Would you return all of this data exactly, leaving nothing out?

DATA SHOWN »
....

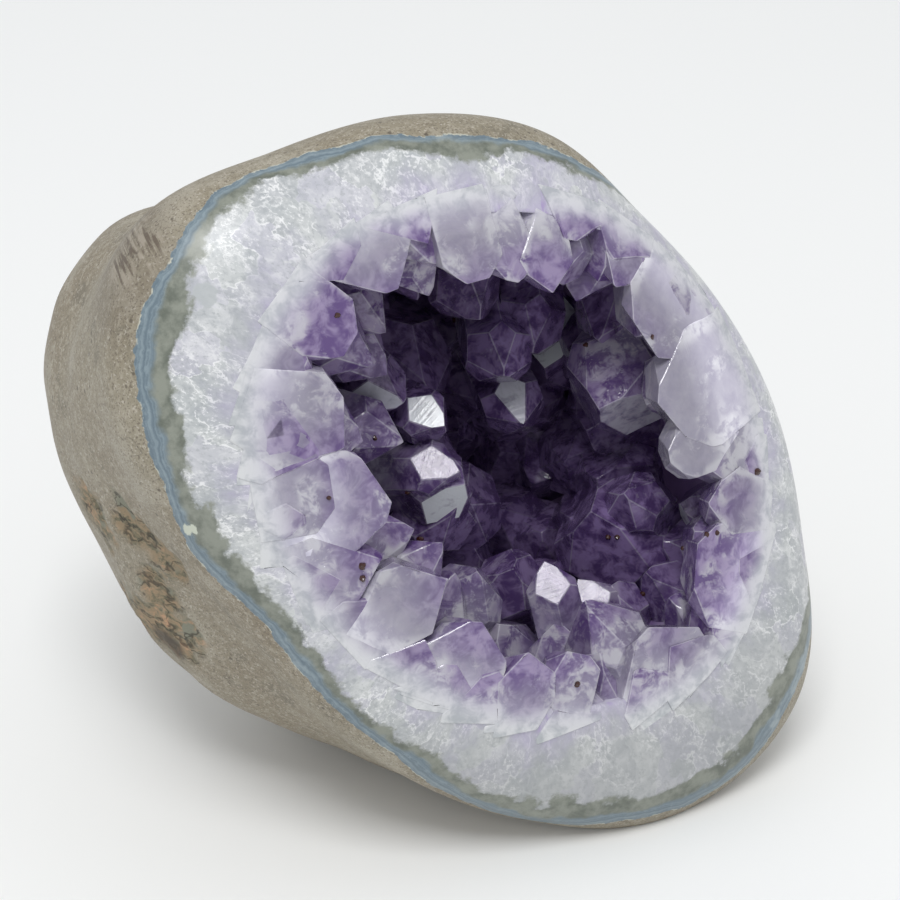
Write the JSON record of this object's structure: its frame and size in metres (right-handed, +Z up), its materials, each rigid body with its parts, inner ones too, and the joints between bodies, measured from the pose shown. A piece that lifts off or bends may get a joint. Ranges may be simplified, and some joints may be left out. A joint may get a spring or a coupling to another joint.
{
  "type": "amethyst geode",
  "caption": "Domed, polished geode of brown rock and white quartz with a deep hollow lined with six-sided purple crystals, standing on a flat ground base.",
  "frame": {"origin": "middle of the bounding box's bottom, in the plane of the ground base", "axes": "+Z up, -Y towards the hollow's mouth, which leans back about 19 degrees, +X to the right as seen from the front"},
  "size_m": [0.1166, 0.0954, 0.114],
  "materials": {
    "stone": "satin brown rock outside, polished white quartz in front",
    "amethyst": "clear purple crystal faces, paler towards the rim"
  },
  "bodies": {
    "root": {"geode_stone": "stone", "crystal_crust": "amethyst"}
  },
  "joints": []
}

....

ANSWER »
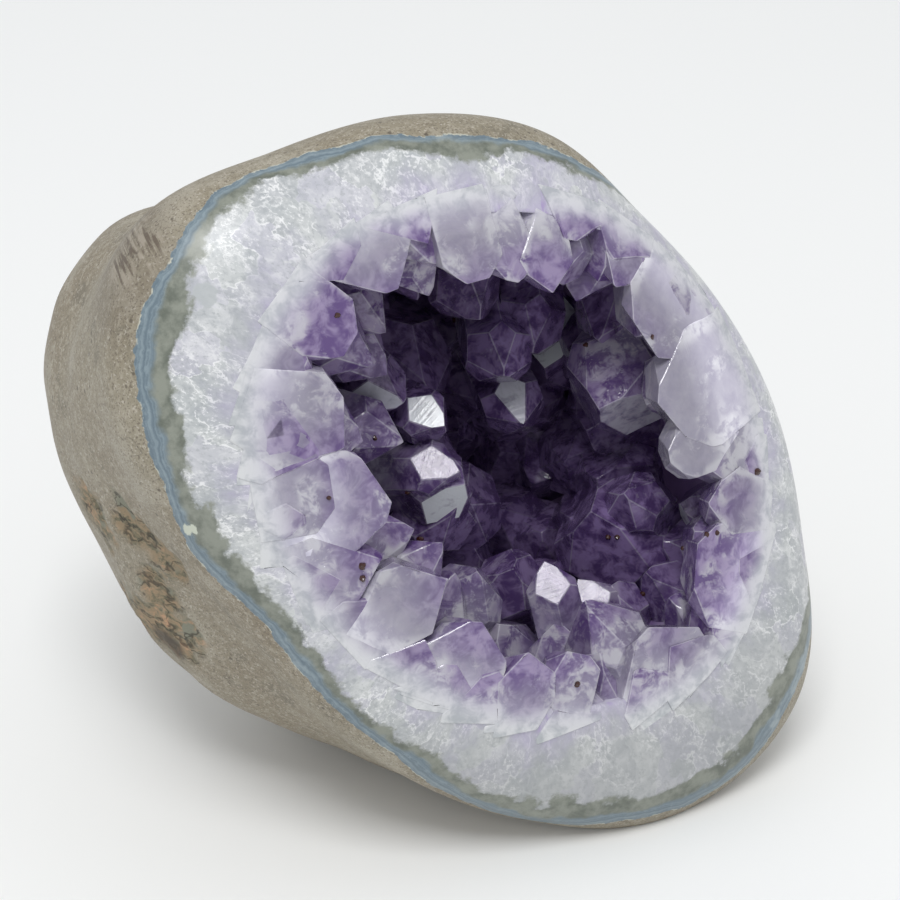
Write the JSON record of this object's structure: its frame and size in metres (right-handed, +Z up), its materials, each rigid body with its parts, inner ones too, and the joints between bodies, measured from the pose shown. A piece that lifts off or bends may get a joint. Ranges may be simplified, and some joints may be left out. A joint may get a spring or a coupling to another joint.
{
  "type": "amethyst geode",
  "caption": "Domed, polished geode of brown rock and white quartz with a deep hollow lined with six-sided purple crystals, standing on a flat ground base.",
  "frame": {"origin": "middle of the bounding box's bottom, in the plane of the ground base", "axes": "+Z up, -Y towards the hollow's mouth, which leans back about 19 degrees, +X to the right as seen from the front"},
  "size_m": [0.1166, 0.0954, 0.114],
  "materials": {
    "stone": "satin brown rock outside, polished white quartz in front",
    "amethyst": "clear purple crystal faces, paler towards the rim"
  },
  "bodies": {
    "root": {"geode_stone": "stone", "crystal_crust": "amethyst"}
  },
  "joints": []
}